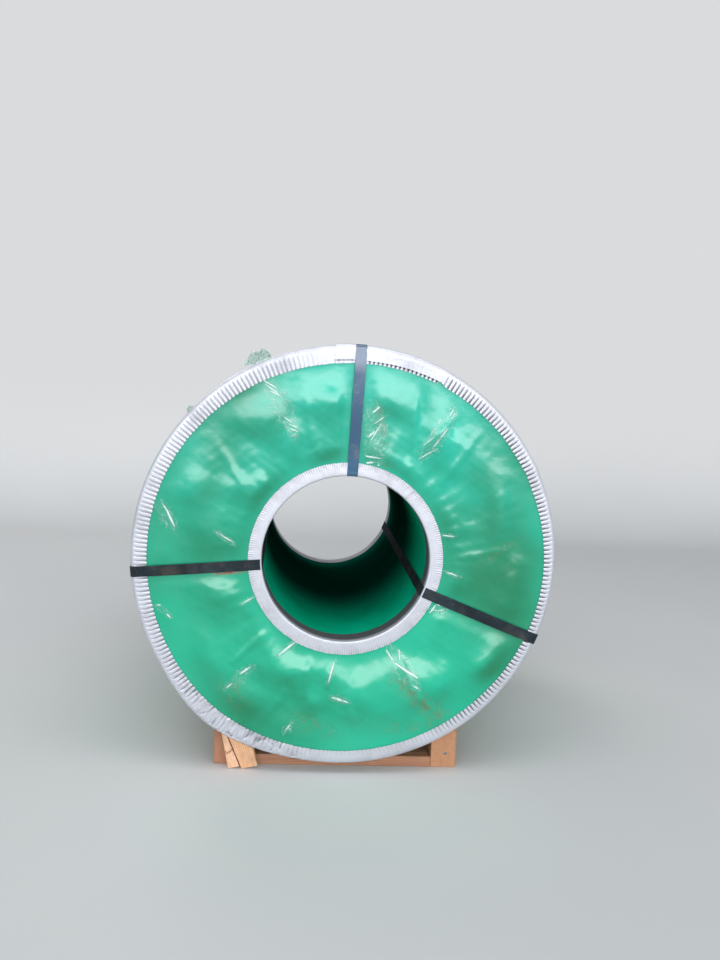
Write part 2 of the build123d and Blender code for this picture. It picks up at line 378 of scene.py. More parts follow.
def cover_height(angle, radius, seed, bulges, folds):
    """How far an end cover stands off the coil's end: a slack level with soft relief, radial gathers at
    the eye and at the rim, bulges and folds. All of it falls to nothing under the straps and in a slope
    at either ring. The slope at the eye is longer where the cover is slack, and the one at the rim is
    shorter low on the right."""
    x, z = radius * np.cos(angle), radius * np.sin(angle)
    slack = sum(lobe(angle, at, width) for at, width in slack_spans)
    eye_slope = 0.050 + 0.055 * np.minimum(slack, 1)
    rim_slope = 0.120 - 0.045 * lobe(angle, 332, 0.30)
    free = rise(radius, inner_flange_edge - slope_start, inner_flange_edge + eye_slope)
    free = free * rise(flange_edge(angle) - radius, -slope_start, rim_slope) * strap_pinch(angle, radius)
    height = cover_slack + 0.0042 * waves(x, z, 0.24, seed) + 0.0015 * waves(x, z, 0.10, seed + 1)
    gathers = waves(angle * 0.62, radius * 0.10, 0.075, seed + 2)
    height = height + 0.0011 * gathers * rise(radius, 0.50, 0.29)
    rim_gathers = waves(angle * 0.60, radius * 0.30, 0.055, seed + 3)
    height = height + 0.0012 * rim_gathers * rise(radius, 0.46, 0.58)
    for across, up, wide, high, amount in bulges:
        height = height + amount * hump(np.hypot((x - across) / wide, (z - up) / high), 1.0)
    for start, end, wide, amount in folds:
        off, share = beside(x, z, start, end)
        height = height + amount * hump(off, wide * 0.8) * np.sin(np.pi * share) ** 0.5
    height = height + 0.00022 * waves(x, z, 0.030, seed + 5)
    return np.maximum(height, cover_least) * free


def end_cover(name, side, seed, bulges, folds, streaks, rows, columns):
    """Cover over one end of the coil: a ring-shaped sheet over angle and radius, at the CAD's face plus
    cover_height, with a thin even wall behind it. dirt is the strongest of the streaks at a point, and
    the painted shade is high where the sheet's face looks down."""
    angle = full_turn(rows)
    radius = np.linspace(cover_hole, coil_radius - 0.001, columns)[None, :]
    height = cover_height(angle, radius, seed, bulges, folds)
    outside = around(angle, radius, side * (cover_face - cover_wall + height))
    inside = around(angle, radius, side * (cover_face - 2 * cover_wall + height))
    x, z = radius * np.cos(angle), radius * np.sin(angle)
    dirt = np.zeros_like(height)
    for start, end, wide, amount in streaks:
        off, share = beside(x, z, start, end)
        along = np.sin(np.pi * np.clip(share, 0.02, 0.98)) ** 0.3
        dirt = np.maximum(dirt, amount * hump(off, wide) * along)
    # Painted shade: a share that darkens the sheet's colour where its face looks down.
    tilt = np.gradient(height, axis=1) * np.sin(angle) + np.gradient(height, axis=0) * np.cos(angle) / 3
    down_facing_shade = np.clip(0.5 + tilt / 0.0030, 0, 1)
    cover = sheet_of(
        name, outside, inside, closed=True, shares={"dirt": dirt, "down_facing_shade": down_facing_shade},
        material=green_film, slot="green_sheet", replaces=["end_" + name],
    )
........
Print only the lines that run from the start of the listing to the line bearing "return np.maximum(height, cover_least)"; please keep the first line and that last one, exactly as they appear.

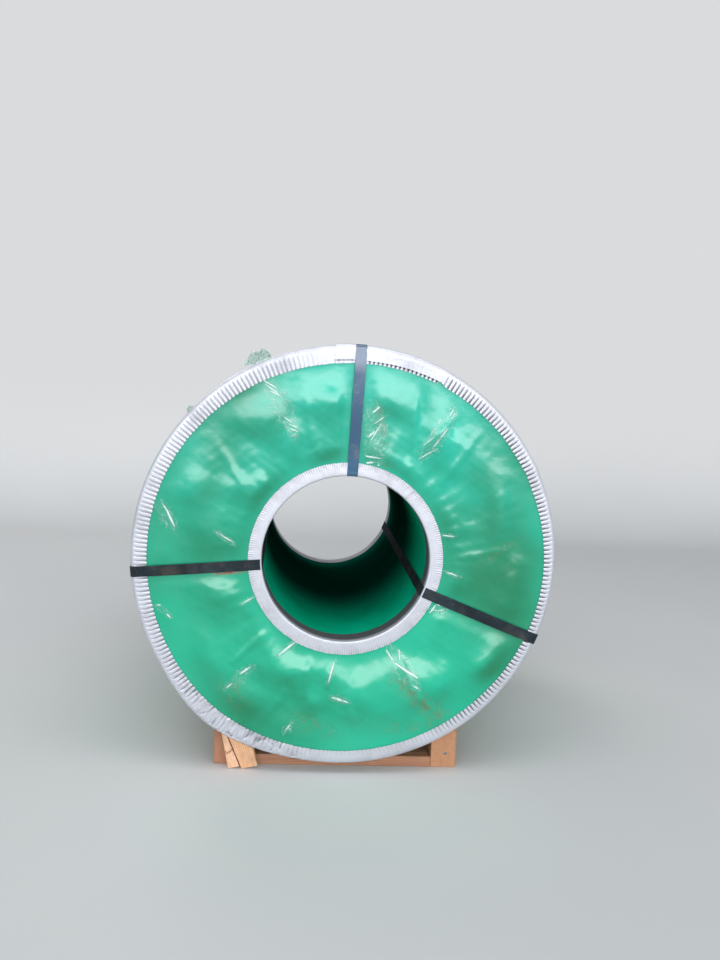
Write part 2 of the build123d and Blender code for this picture. It picks up at line 378 of scene.py. More parts follow.
def cover_height(angle, radius, seed, bulges, folds):
    """How far an end cover stands off the coil's end: a slack level with soft relief, radial gathers at
    the eye and at the rim, bulges and folds. All of it falls to nothing under the straps and in a slope
    at either ring. The slope at the eye is longer where the cover is slack, and the one at the rim is
    shorter low on the right."""
    x, z = radius * np.cos(angle), radius * np.sin(angle)
    slack = sum(lobe(angle, at, width) for at, width in slack_spans)
    eye_slope = 0.050 + 0.055 * np.minimum(slack, 1)
    rim_slope = 0.120 - 0.045 * lobe(angle, 332, 0.30)
    free = rise(radius, inner_flange_edge - slope_start, inner_flange_edge + eye_slope)
    free = free * rise(flange_edge(angle) - radius, -slope_start, rim_slope) * strap_pinch(angle, radius)
    height = cover_slack + 0.0042 * waves(x, z, 0.24, seed) + 0.0015 * waves(x, z, 0.10, seed + 1)
    gathers = waves(angle * 0.62, radius * 0.10, 0.075, seed + 2)
    height = height + 0.0011 * gathers * rise(radius, 0.50, 0.29)
    rim_gathers = waves(angle * 0.60, radius * 0.30, 0.055, seed + 3)
    height = height + 0.0012 * rim_gathers * rise(radius, 0.46, 0.58)
    for across, up, wide, high, amount in bulges:
        height = height + amount * hump(np.hypot((x - across) / wide, (z - up) / high), 1.0)
    for start, end, wide, amount in folds:
        off, share = beside(x, z, start, end)
        height = height + amount * hump(off, wide * 0.8) * np.sin(np.pi * share) ** 0.5
    height = height + 0.00022 * waves(x, z, 0.030, seed + 5)
    return np.maximum(height, cover_least) * free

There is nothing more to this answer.